■ **TO DO**: Every line must be returned precisely as it is written.

■ **DATA SHOWN**:
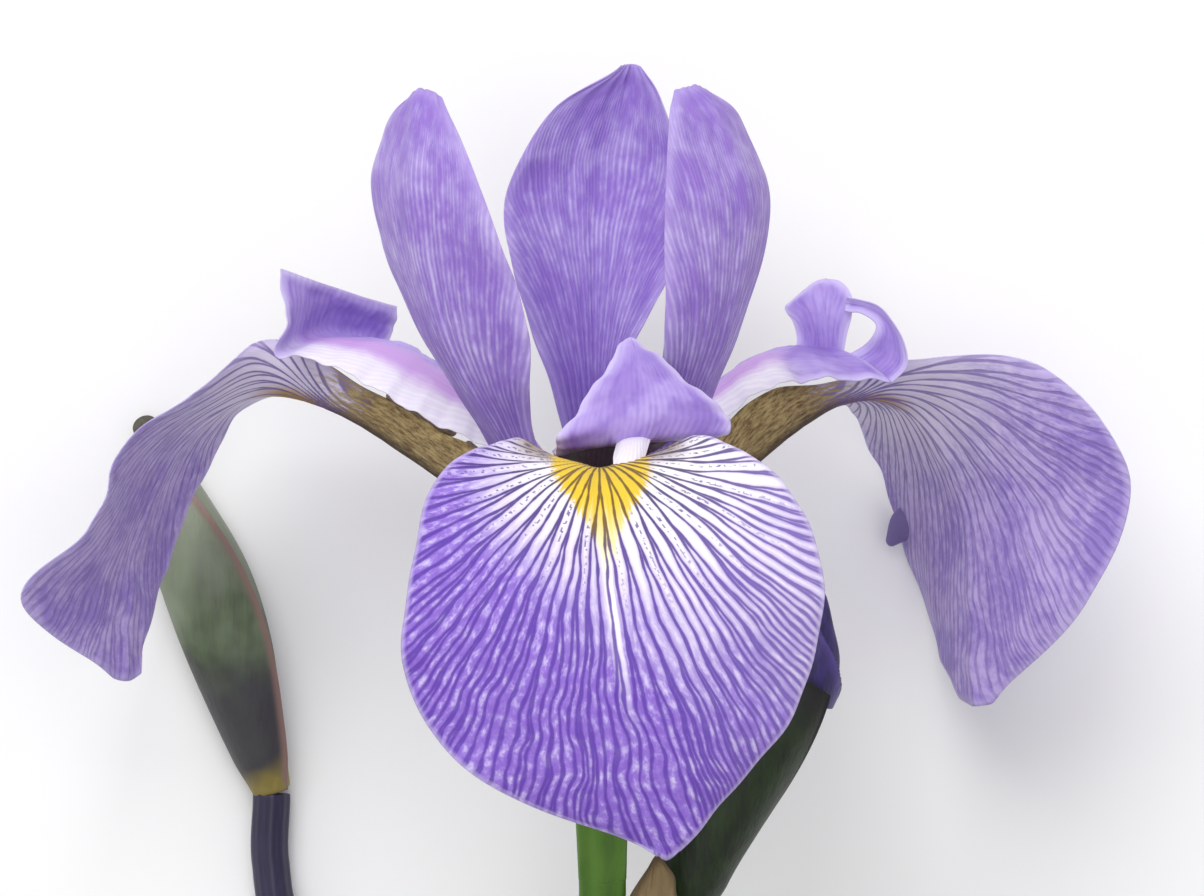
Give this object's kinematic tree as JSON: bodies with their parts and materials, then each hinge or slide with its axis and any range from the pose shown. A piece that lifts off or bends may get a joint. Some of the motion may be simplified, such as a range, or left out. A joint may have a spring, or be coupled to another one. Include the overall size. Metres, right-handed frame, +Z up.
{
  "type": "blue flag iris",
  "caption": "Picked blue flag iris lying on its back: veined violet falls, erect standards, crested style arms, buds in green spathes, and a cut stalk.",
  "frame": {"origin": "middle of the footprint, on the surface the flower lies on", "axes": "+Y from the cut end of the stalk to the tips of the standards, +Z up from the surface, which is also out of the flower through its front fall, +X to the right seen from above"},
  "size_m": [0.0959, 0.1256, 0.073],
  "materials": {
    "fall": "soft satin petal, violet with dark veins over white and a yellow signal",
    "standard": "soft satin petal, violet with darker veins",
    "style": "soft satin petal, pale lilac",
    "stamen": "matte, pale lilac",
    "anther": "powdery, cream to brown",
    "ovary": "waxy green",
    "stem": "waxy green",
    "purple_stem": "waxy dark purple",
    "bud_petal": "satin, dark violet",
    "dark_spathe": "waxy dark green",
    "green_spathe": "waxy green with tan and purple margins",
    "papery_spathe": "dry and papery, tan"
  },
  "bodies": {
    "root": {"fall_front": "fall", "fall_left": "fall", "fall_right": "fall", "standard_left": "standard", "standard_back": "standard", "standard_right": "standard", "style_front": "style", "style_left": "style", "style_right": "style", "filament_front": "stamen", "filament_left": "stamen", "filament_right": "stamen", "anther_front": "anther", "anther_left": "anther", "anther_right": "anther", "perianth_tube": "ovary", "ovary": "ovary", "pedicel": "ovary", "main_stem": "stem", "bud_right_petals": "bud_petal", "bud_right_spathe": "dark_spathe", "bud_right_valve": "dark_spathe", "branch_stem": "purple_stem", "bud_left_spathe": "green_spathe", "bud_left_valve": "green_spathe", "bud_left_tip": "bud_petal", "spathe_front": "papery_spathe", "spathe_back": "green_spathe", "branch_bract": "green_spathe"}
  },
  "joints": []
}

■ **SOLUTION FOR THIS TASK**:
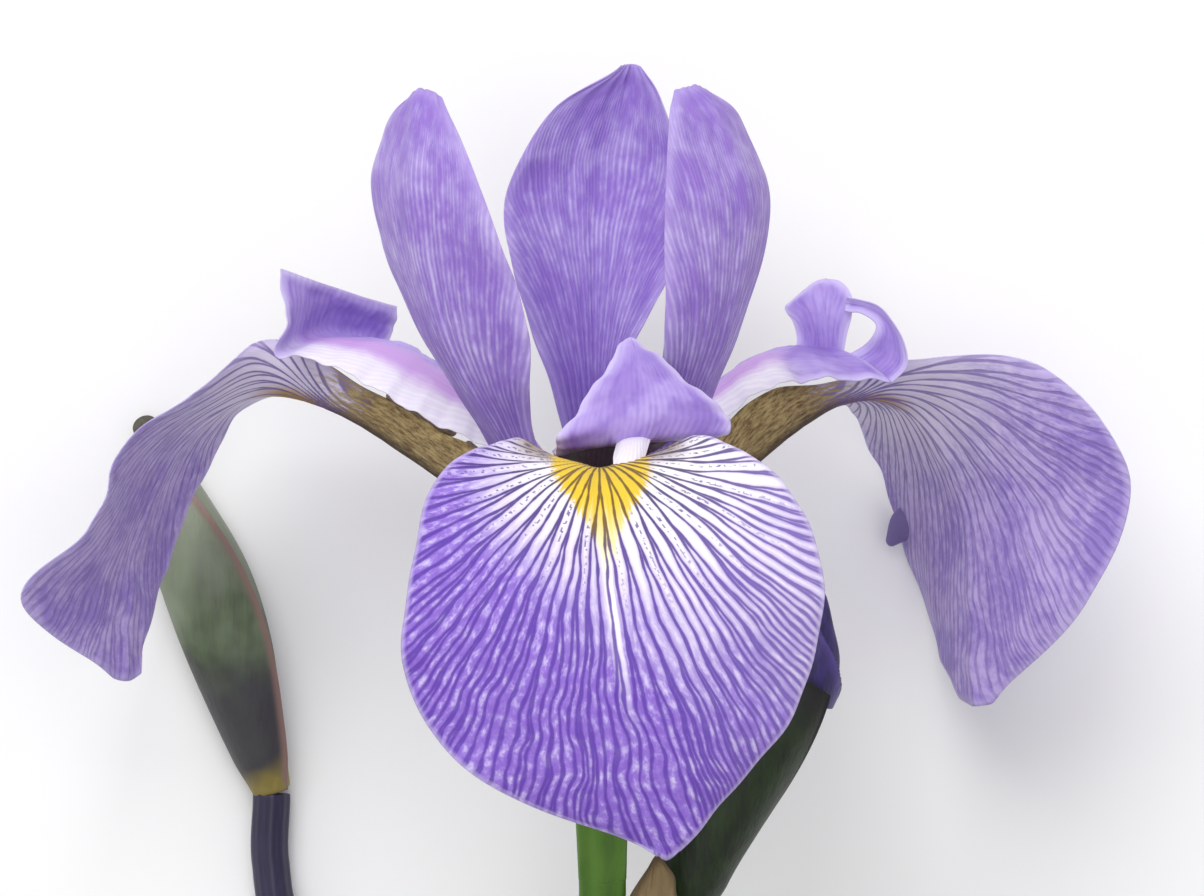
Give this object's kinematic tree as JSON: bodies with their parts and materials, then each hinge or slide with its axis and any range from the pose shown. A piece that lifts off or bends may get a joint. Some of the motion may be simplified, such as a range, or left out. A joint may have a spring, or be coupled to another one. Include the overall size. Metres, right-handed frame, +Z up.
{
  "type": "blue flag iris",
  "caption": "Picked blue flag iris lying on its back: veined violet falls, erect standards, crested style arms, buds in green spathes, and a cut stalk.",
  "frame": {"origin": "middle of the footprint, on the surface the flower lies on", "axes": "+Y from the cut end of the stalk to the tips of the standards, +Z up from the surface, which is also out of the flower through its front fall, +X to the right seen from above"},
  "size_m": [0.0959, 0.1256, 0.073],
  "materials": {
    "fall": "soft satin petal, violet with dark veins over white and a yellow signal",
    "standard": "soft satin petal, violet with darker veins",
    "style": "soft satin petal, pale lilac",
    "stamen": "matte, pale lilac",
    "anther": "powdery, cream to brown",
    "ovary": "waxy green",
    "stem": "waxy green",
    "purple_stem": "waxy dark purple",
    "bud_petal": "satin, dark violet",
    "dark_spathe": "waxy dark green",
    "green_spathe": "waxy green with tan and purple margins",
    "papery_spathe": "dry and papery, tan"
  },
  "bodies": {
    "root": {"fall_front": "fall", "fall_left": "fall", "fall_right": "fall", "standard_left": "standard", "standard_back": "standard", "standard_right": "standard", "style_front": "style", "style_left": "style", "style_right": "style", "filament_front": "stamen", "filament_left": "stamen", "filament_right": "stamen", "anther_front": "anther", "anther_left": "anther", "anther_right": "anther", "perianth_tube": "ovary", "ovary": "ovary", "pedicel": "ovary", "main_stem": "stem", "bud_right_petals": "bud_petal", "bud_right_spathe": "dark_spathe", "bud_right_valve": "dark_spathe", "branch_stem": "purple_stem", "bud_left_spathe": "green_spathe", "bud_left_valve": "green_spathe", "bud_left_tip": "bud_petal", "spathe_front": "papery_spathe", "spathe_back": "green_spathe", "branch_bract": "green_spathe"}
  },
  "joints": []
}